Review: American Falls
A century ago, armed with little more than secondary knowledge gleaned from travel guides and Benjamin Franklin’s Autobiography, Franz Kafka attempted to write an “American” novel. The manuscript shows its main character repeatedly and thoroughly abused and misled before suddenly jumping to its incomplete and enigmatic final section, “The Nature Theatre of Oklahoma.” Kafka’s friend and literary executor Max Brod explains that it is here, in the “almost limitless” theatre, that “his young hero was going to find again a profession, a stand-by, his freedom, even his old home and his parents, as if by some celestial witchery.” It’s a startling shift from the typical mythologizing of the American dream, a shift through which redemption and reconciliation result not from pulling oneself up by the bootstraps, mastering the landscape, but from being willingly and selflessly consumed by it.
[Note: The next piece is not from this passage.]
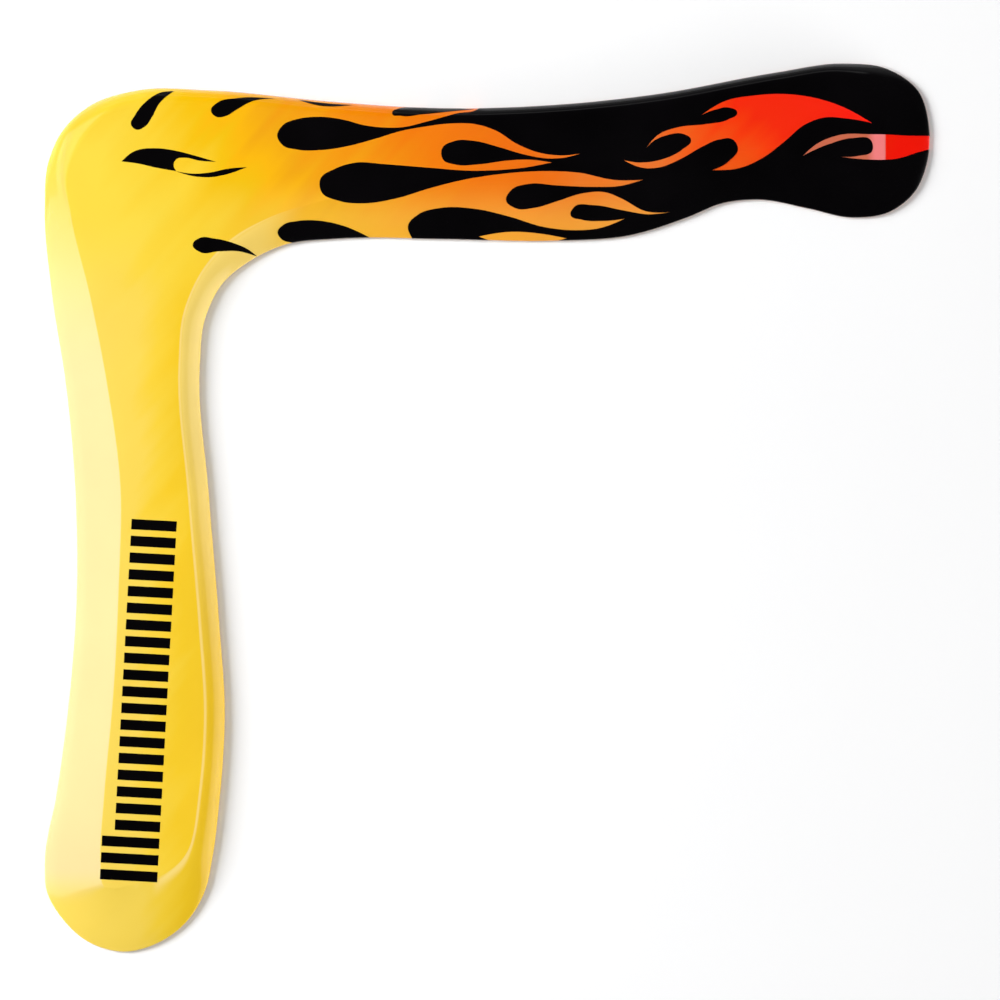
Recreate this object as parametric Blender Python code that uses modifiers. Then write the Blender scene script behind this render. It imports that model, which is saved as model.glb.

For better or worse, the characters of American Falls are similarly consumed by a place and by dreams, holding out hope for the redemption of parents and the regaining of freedom, by witchery celestial and otherwise. But the nondescript, midwest town of American Falls is not consumed in the vast verdure of nature as much as it is lost in the relative nowhereness that is popular consumer culture. The original script by Catastrophic member Miki Johnson takes great delight in digging through the garbage bin of the American psyche, finding that combination of ephemeral trash that could tell a stranger so much about who we are and how we live without ever actually peaking in through the window.
Johnson’s nonlinear script, a series of monologues, mixes and matches the flat metaphors, the touchstone archetypes, the cringe-inducing cliches that flood the media that flood our lives as if they were placeholders for our true selves. Though this method can at times seem no more inspired than its uninspired sources, moments later it will have you question if that’s not the crux of the matter itself — the insignificance of that tiny piece of plastic we throw away as compared with the incomprehensible vastness of the dump.
With a set that is divided up into five habitats, each specific to a given character, none of whom ever leave the stage, scenic designer Laura Fine Hawkes and lighting designer Kirk Markley have created a deeply rich and immersive visual experience that never ceases to give the impression of a tableau vivant, a pastiched vanitas of Anytown, America. With disarming charm, Carolyn Houston Boone and Ricky Welch respectively fill out their parts as a selfish mother comfortable in her own haggard skin and a Native American spirit-guide to modern consumerism. They balance the shallowness of their stereotypes by sharing surprise when they have the fortune to hit upon something deeper.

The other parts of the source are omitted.